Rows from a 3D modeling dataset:
※

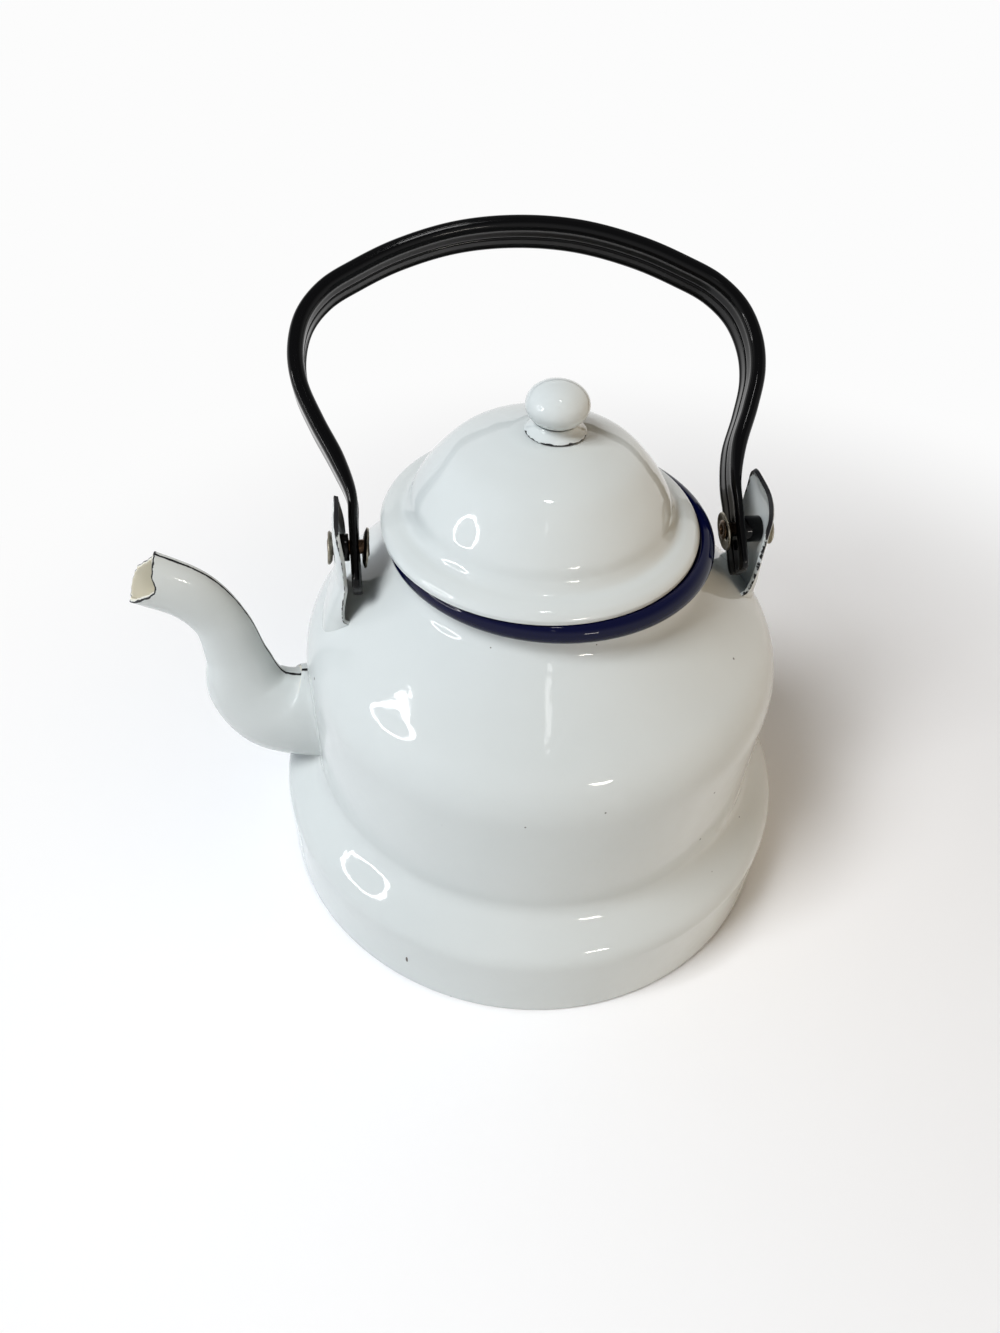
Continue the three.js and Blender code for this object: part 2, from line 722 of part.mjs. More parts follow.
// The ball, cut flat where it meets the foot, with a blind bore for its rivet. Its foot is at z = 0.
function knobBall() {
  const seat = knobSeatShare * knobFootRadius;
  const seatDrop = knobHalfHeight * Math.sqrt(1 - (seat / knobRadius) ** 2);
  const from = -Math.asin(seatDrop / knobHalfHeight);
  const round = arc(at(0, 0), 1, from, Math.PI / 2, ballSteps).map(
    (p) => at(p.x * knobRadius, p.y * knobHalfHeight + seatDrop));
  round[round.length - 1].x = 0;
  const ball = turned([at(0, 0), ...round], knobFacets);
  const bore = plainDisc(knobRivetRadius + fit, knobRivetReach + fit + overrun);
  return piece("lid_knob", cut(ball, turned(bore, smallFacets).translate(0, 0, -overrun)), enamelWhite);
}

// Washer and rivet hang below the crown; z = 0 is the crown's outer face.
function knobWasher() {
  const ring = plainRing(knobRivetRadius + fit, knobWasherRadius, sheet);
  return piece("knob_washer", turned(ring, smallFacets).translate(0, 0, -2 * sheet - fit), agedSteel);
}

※

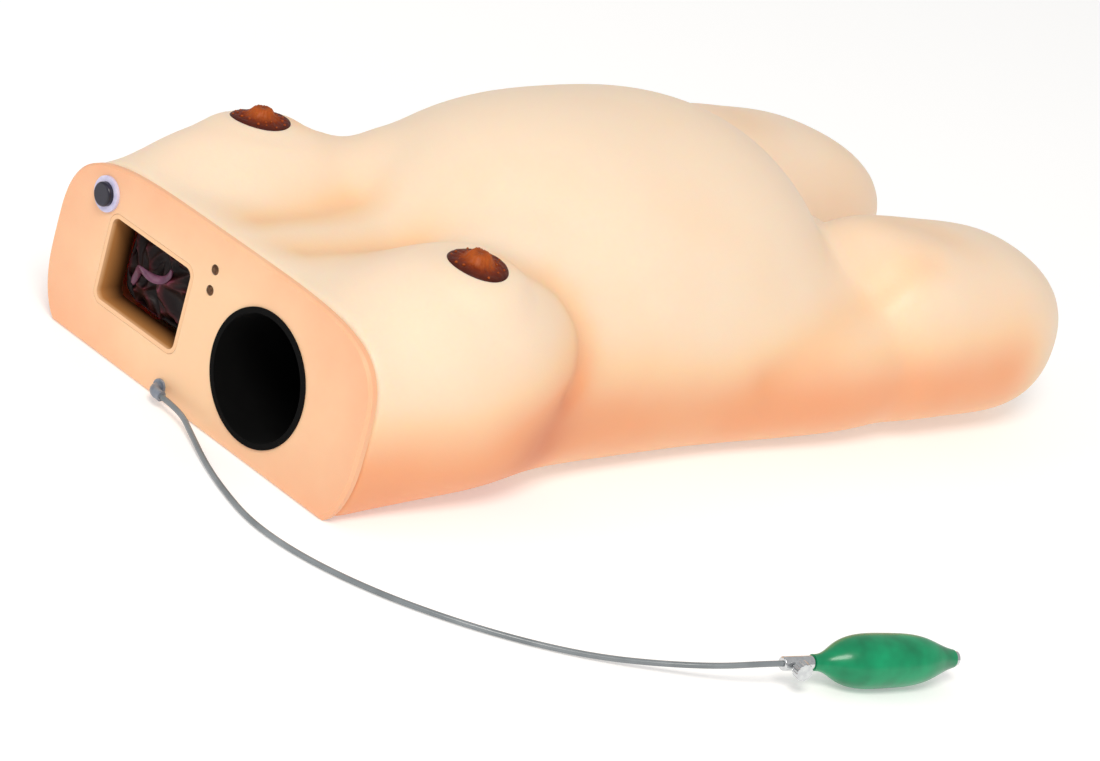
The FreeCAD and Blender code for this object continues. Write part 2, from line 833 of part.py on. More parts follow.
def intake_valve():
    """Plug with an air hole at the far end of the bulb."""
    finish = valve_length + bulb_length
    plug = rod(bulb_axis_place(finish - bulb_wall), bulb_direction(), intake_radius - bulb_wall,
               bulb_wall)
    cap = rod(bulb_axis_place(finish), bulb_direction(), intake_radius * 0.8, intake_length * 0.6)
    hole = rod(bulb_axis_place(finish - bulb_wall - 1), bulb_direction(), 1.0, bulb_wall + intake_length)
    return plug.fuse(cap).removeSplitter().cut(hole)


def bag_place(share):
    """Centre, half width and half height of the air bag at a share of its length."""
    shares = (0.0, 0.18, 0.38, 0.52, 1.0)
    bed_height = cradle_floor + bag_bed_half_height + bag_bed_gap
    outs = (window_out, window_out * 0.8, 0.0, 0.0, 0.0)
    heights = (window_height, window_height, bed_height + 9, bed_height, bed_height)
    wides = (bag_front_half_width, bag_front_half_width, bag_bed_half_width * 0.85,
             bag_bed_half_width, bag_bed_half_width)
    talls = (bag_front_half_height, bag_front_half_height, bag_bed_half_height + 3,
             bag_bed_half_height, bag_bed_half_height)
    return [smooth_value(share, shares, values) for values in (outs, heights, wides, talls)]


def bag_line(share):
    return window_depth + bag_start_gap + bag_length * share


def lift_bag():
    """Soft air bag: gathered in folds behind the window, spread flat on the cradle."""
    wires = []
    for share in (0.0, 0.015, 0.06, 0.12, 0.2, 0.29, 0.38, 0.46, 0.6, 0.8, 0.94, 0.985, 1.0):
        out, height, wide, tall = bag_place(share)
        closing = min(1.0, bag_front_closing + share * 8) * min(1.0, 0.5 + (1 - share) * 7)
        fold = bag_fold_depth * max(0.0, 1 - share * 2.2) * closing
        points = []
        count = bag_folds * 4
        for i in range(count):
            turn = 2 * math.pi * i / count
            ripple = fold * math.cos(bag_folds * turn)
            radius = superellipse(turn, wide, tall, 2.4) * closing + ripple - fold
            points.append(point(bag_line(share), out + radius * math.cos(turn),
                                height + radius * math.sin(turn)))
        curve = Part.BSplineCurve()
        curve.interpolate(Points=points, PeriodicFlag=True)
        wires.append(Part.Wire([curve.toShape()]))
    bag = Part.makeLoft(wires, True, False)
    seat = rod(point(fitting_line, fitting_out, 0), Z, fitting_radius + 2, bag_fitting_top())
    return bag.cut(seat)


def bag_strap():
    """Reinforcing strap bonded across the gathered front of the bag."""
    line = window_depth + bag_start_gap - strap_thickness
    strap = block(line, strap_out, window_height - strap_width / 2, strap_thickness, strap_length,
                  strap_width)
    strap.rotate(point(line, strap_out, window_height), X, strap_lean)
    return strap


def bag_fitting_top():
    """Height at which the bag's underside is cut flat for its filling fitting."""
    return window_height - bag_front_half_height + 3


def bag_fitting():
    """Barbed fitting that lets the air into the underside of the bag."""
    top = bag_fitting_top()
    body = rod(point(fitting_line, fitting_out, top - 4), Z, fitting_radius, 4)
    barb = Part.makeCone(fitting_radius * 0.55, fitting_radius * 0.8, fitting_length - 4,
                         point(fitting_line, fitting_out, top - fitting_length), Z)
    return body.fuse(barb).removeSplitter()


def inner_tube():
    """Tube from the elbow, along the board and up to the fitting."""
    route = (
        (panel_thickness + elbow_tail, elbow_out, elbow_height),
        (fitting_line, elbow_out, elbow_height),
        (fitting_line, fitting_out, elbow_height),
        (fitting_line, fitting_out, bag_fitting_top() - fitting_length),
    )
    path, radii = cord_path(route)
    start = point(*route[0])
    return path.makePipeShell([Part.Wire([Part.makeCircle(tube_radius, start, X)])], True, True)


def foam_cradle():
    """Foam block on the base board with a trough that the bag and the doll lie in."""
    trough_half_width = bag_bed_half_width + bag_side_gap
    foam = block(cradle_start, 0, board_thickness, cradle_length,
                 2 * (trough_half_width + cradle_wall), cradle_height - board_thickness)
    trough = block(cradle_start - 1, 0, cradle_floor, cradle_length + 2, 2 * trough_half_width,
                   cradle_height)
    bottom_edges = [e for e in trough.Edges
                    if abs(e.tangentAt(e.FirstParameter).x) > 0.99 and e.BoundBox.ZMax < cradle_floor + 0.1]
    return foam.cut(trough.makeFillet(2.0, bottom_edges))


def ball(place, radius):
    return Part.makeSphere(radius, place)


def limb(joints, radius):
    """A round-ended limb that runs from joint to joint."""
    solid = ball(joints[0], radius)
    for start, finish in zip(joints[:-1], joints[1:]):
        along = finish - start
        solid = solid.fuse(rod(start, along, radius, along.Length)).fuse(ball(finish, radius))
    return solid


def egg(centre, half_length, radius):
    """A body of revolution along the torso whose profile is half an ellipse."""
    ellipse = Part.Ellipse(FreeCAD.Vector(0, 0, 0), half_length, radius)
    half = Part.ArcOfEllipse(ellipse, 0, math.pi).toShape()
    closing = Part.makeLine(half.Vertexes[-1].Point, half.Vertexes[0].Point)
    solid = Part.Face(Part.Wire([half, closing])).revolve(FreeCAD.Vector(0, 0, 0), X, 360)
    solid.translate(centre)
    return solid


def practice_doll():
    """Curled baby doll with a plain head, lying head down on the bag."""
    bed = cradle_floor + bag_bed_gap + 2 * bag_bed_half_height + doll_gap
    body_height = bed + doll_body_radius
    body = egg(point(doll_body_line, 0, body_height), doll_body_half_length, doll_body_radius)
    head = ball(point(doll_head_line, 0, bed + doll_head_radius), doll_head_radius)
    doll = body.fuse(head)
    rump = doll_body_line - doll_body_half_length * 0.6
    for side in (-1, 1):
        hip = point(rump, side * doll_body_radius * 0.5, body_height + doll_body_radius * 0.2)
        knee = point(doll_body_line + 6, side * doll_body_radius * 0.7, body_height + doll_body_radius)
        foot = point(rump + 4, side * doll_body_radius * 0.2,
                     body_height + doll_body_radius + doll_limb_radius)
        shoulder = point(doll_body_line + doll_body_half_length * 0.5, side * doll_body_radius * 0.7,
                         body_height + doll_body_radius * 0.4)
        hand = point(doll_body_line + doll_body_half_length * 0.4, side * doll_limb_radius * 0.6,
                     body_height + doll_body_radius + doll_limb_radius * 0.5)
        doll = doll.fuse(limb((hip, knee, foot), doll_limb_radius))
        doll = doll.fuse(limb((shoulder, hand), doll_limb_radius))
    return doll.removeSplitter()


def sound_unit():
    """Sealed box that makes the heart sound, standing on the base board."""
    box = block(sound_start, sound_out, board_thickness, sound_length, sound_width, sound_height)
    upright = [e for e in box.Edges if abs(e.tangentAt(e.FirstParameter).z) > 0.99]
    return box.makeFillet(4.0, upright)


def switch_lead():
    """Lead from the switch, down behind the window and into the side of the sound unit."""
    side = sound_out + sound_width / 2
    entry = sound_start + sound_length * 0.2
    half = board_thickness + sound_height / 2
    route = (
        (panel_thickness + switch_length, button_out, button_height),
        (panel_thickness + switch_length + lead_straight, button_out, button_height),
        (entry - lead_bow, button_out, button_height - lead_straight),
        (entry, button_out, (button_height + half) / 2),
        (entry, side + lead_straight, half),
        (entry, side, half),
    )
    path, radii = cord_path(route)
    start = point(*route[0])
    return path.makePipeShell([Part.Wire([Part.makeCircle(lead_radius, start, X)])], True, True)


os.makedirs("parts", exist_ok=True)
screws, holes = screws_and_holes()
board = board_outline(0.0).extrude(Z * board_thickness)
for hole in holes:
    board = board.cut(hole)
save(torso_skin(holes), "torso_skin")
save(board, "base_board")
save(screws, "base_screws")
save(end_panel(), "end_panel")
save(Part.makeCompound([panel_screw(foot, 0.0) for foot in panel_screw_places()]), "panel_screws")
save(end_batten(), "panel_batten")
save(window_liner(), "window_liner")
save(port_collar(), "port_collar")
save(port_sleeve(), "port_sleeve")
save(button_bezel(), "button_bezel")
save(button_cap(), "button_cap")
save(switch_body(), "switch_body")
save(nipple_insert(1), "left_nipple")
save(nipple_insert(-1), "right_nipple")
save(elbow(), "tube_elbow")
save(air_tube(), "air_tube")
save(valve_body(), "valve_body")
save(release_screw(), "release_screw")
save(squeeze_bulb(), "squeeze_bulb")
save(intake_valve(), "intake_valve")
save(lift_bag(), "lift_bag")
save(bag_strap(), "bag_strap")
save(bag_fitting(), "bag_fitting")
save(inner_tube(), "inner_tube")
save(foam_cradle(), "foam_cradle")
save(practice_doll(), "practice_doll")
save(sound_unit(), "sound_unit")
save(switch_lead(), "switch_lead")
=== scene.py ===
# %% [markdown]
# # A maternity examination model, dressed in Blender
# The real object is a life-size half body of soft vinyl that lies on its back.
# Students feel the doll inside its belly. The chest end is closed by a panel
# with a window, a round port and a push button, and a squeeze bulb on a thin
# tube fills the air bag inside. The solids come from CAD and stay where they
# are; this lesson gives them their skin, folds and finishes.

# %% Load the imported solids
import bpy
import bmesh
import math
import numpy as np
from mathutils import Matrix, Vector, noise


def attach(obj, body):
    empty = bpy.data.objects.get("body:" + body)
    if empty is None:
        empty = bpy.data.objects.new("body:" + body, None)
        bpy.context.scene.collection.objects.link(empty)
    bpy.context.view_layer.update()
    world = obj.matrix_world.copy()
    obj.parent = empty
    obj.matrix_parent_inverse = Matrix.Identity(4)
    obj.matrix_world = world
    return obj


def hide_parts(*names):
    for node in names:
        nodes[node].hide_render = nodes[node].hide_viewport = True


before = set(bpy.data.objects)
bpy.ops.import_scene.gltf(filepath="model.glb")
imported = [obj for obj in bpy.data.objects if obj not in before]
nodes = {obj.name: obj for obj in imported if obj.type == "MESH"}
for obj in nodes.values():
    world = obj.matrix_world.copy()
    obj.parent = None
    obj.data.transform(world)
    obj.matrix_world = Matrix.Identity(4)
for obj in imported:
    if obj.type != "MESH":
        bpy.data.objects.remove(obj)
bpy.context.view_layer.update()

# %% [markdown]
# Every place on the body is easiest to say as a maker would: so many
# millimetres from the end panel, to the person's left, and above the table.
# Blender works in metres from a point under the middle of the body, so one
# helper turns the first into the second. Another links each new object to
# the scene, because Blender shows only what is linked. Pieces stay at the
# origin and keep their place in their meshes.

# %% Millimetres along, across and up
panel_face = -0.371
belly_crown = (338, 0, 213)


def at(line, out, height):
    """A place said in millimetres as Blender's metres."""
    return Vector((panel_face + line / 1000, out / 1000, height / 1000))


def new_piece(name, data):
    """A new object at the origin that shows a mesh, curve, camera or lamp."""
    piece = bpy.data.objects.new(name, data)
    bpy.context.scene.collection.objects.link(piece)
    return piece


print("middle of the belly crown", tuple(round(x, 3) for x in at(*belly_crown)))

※

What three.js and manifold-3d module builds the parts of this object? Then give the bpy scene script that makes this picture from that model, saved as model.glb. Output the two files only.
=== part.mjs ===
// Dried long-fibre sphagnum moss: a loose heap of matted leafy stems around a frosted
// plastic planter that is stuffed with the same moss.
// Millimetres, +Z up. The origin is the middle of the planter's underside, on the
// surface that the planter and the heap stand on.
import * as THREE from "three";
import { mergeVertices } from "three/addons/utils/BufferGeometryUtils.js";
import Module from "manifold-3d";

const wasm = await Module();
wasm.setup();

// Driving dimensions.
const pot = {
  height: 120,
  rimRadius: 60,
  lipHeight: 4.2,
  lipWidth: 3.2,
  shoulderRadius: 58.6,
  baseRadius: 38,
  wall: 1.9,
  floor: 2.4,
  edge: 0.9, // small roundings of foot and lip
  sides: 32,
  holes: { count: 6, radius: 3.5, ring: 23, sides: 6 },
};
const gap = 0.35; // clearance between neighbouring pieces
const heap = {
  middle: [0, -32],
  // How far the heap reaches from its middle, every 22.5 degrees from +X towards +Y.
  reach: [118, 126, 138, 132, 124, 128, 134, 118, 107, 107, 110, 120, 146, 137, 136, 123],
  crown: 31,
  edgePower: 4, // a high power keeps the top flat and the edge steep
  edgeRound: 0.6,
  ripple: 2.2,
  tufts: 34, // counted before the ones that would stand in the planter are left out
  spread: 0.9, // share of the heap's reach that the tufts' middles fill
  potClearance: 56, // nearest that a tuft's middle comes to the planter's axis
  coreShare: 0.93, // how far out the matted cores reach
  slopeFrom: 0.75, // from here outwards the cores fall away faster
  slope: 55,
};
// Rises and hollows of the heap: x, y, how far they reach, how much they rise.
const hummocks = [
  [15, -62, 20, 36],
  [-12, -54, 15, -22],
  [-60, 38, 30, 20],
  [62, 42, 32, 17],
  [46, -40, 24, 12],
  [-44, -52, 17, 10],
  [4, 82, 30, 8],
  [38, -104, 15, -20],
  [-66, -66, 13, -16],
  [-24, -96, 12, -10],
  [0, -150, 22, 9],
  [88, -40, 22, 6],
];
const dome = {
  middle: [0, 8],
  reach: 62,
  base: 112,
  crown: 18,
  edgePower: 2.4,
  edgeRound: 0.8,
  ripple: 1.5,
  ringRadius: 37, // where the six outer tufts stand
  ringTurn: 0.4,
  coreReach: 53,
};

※

#### WHAT THE EXERCISE ASKS:
In the listing above, locate the line with "board = board_outline(0.0).extrude(Z" and the line with "if empty is", then extract exactly those lines and every line between them, and nothing more.

#### EXERCISE OUTPUT:
board = board_outline(0.0).extrude(Z * board_thickness)
for hole in holes:
    board = board.cut(hole)
save(torso_skin(holes), "torso_skin")
save(board, "base_board")
save(screws, "base_screws")
save(end_panel(), "end_panel")
save(Part.makeCompound([panel_screw(foot, 0.0) for foot in panel_screw_places()]), "panel_screws")
save(end_batten(), "panel_batten")
save(window_liner(), "window_liner")
save(port_collar(), "port_collar")
save(port_sleeve(), "port_sleeve")
save(button_bezel(), "button_bezel")
save(button_cap(), "button_cap")
save(switch_body(), "switch_body")
save(nipple_insert(1), "left_nipple")
save(nipple_insert(-1), "right_nipple")
save(elbow(), "tube_elbow")
save(air_tube(), "air_tube")
save(valve_body(), "valve_body")
save(release_screw(), "release_screw")
save(squeeze_bulb(), "squeeze_bulb")
save(intake_valve(), "intake_valve")
save(lift_bag(), "lift_bag")
save(bag_strap(), "bag_strap")
save(bag_fitting(), "bag_fitting")
save(inner_tube(), "inner_tube")
save(foam_cradle(), "foam_cradle")
save(practice_doll(), "practice_doll")
save(sound_unit(), "sound_unit")
save(switch_lead(), "switch_lead")
=== scene.py ===
# %% [markdown]
# # A maternity examination model, dressed in Blender
# The real object is a life-size half body of soft vinyl that lies on its back.
# Students feel the doll inside its belly. The chest end is closed by a panel
# with a window, a round port and a push button, and a squeeze bulb on a thin
# tube fills the air bag inside. The solids come from CAD and stay where they
# are; this lesson gives them their skin, folds and finishes.

# %% Load the imported solids
import bpy
import bmesh
import math
import numpy as np
from mathutils import Matrix, Vector, noise


def attach(obj, body):
    empty = bpy.data.objects.get("body:" + body)
    if empty is None:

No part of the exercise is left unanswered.